*Work to be completed*
Exactly repeat the full listing that follows.

*Material provided*
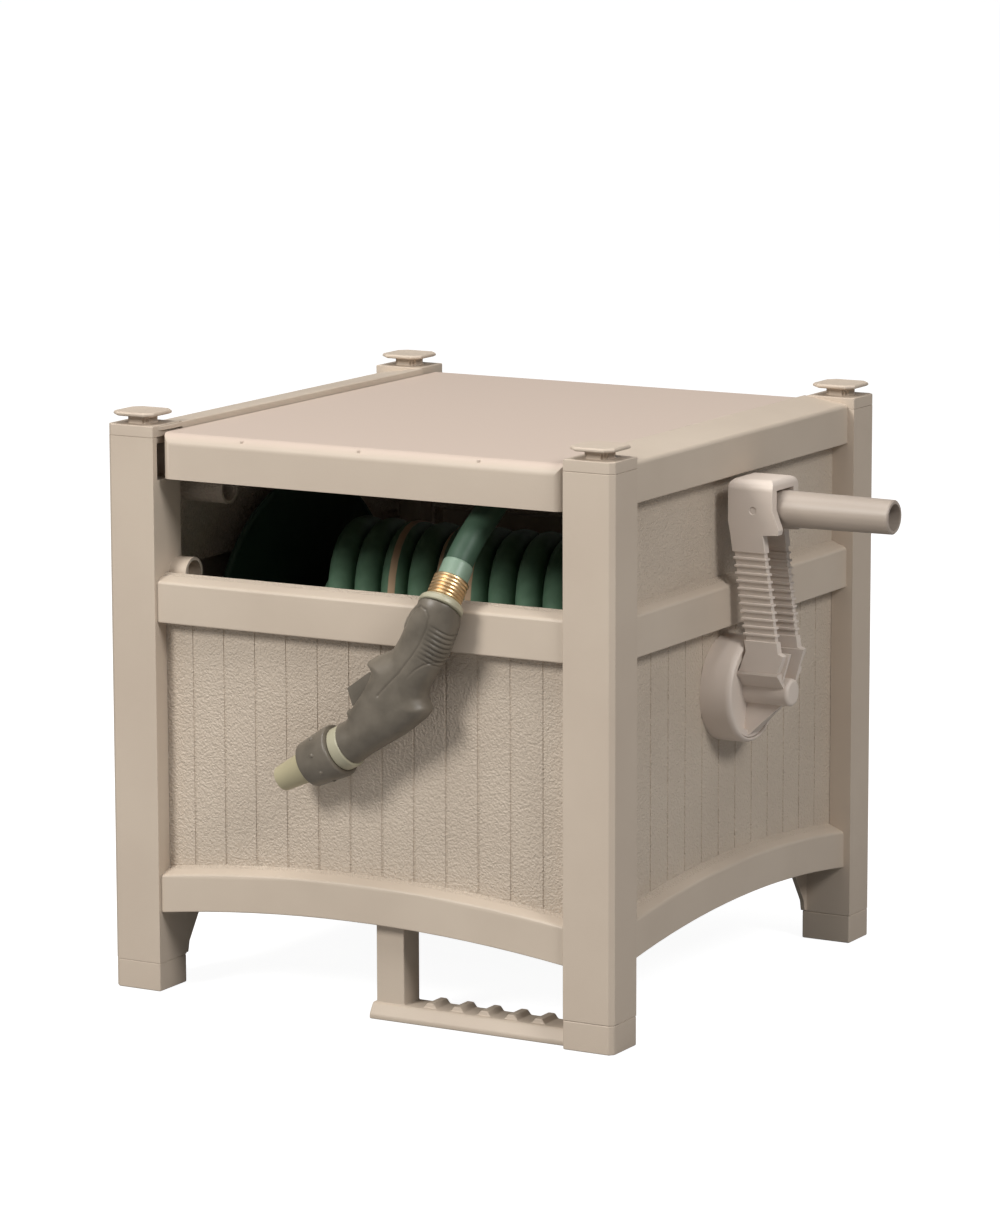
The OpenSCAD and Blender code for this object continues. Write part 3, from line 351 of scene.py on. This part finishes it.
cream = moulded_resin("cream_plastic", (0.420, 0.390, 0.280), (0.385, 0.358, 0.255), 0.08,
                      0.38, grain=600)
cream_tip = moulded_resin("cream_tip", (0.440, 0.390, 0.250), (0.400, 0.352, 0.222), 0.08,
                          0.38, grain=600)
nozzle_rubber = moulded_resin("nozzle_rubber", (0.168, 0.143, 0.111), (0.110, 0.093, 0.071), 0.15,
                              0.40, grain=1500, cloudy=38)
seal_black = moulded_resin("seal_rubber", (0.02, 0.02, 0.02), (0.014, 0.014, 0.014), 0.05, 0.6)
band_green = moulded_resin("band_green", (0.225, 0.310, 0.235), (0.195, 0.275, 0.205), 0.05, 0.4)
steel = brushed_metal("zinc_steel", (0.62, 0.62, 0.60), (0.50, 0.50, 0.49), 0.35)
brass = brushed_metal("ferrule_brass", (0.80, 0.60, 0.36), (0.62, 0.42, 0.22), 0.38)
hose_green = hose_skin("hose_green", (0.125, 0.225, 0.145), (0.090, 0.168, 0.105),
                       (0.48, 0.33, 0.21))
# The free stretch is the same hose as the turns, with its green and line painted darker: painted shade
# under the lid
lead_green_painted_shade = hose_skin("lead_green_painted_shade", (0.048, 0.090, 0.058), (0.036, 0.070, 0.044),
                       (0.19, 0.14, 0.09))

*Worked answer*
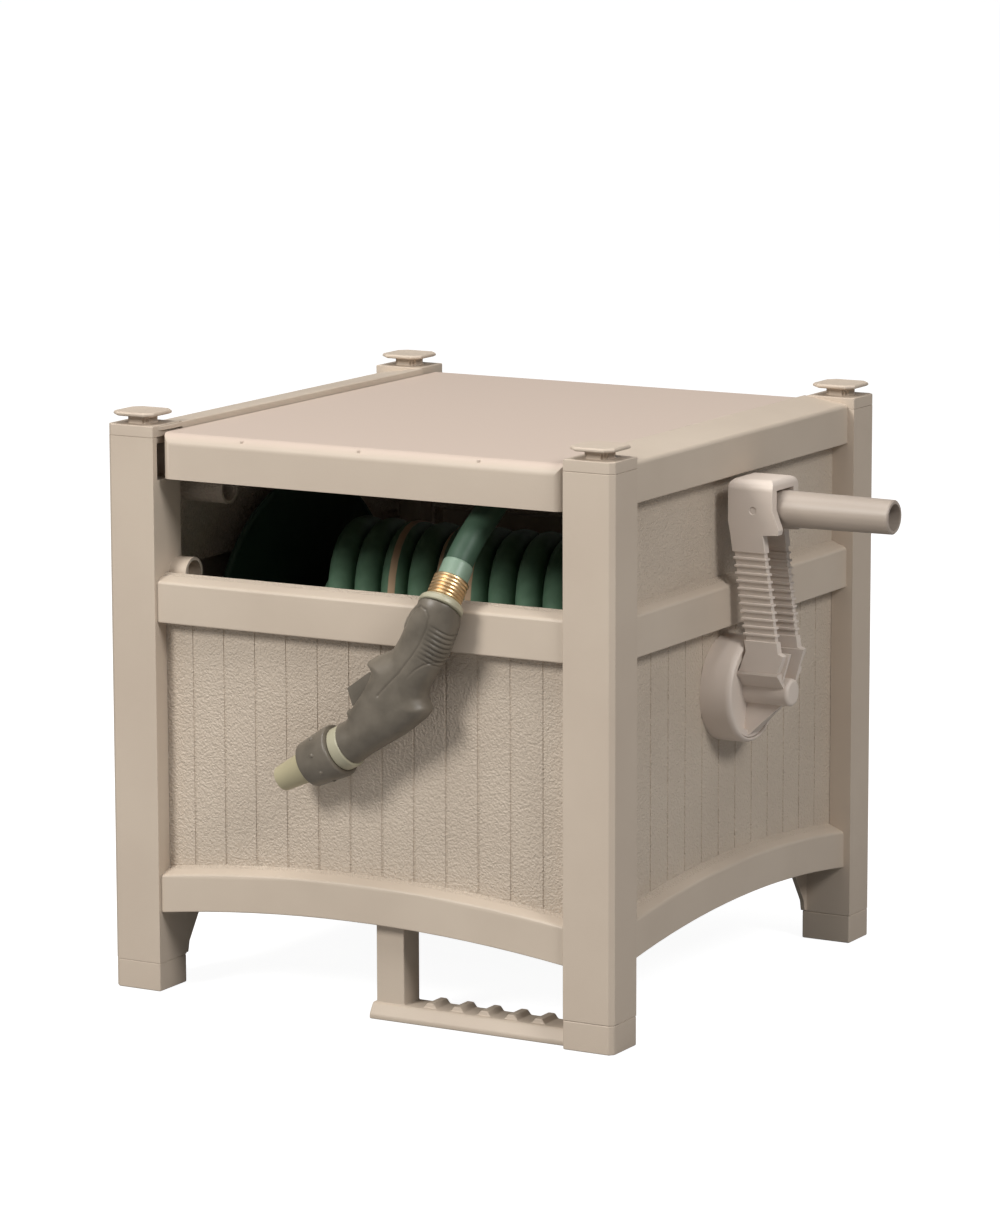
The OpenSCAD and Blender code for this object continues. Write part 3, from line 351 of scene.py on. This part finishes it.
cream = moulded_resin("cream_plastic", (0.420, 0.390, 0.280), (0.385, 0.358, 0.255), 0.08,
                      0.38, grain=600)
cream_tip = moulded_resin("cream_tip", (0.440, 0.390, 0.250), (0.400, 0.352, 0.222), 0.08,
                          0.38, grain=600)
nozzle_rubber = moulded_resin("nozzle_rubber", (0.168, 0.143, 0.111), (0.110, 0.093, 0.071), 0.15,
                              0.40, grain=1500, cloudy=38)
seal_black = moulded_resin("seal_rubber", (0.02, 0.02, 0.02), (0.014, 0.014, 0.014), 0.05, 0.6)
band_green = moulded_resin("band_green", (0.225, 0.310, 0.235), (0.195, 0.275, 0.205), 0.05, 0.4)
steel = brushed_metal("zinc_steel", (0.62, 0.62, 0.60), (0.50, 0.50, 0.49), 0.35)
brass = brushed_metal("ferrule_brass", (0.80, 0.60, 0.36), (0.62, 0.42, 0.22), 0.38)
hose_green = hose_skin("hose_green", (0.125, 0.225, 0.145), (0.090, 0.168, 0.105),
                       (0.48, 0.33, 0.21))
# The free stretch is the same hose as the turns, with its green and line painted darker: painted shade
# under the lid
lead_green_painted_shade = hose_skin("lead_green_painted_shade", (0.048, 0.090, 0.058), (0.036, 0.070, 0.044),
                       (0.19, 0.14, 0.09))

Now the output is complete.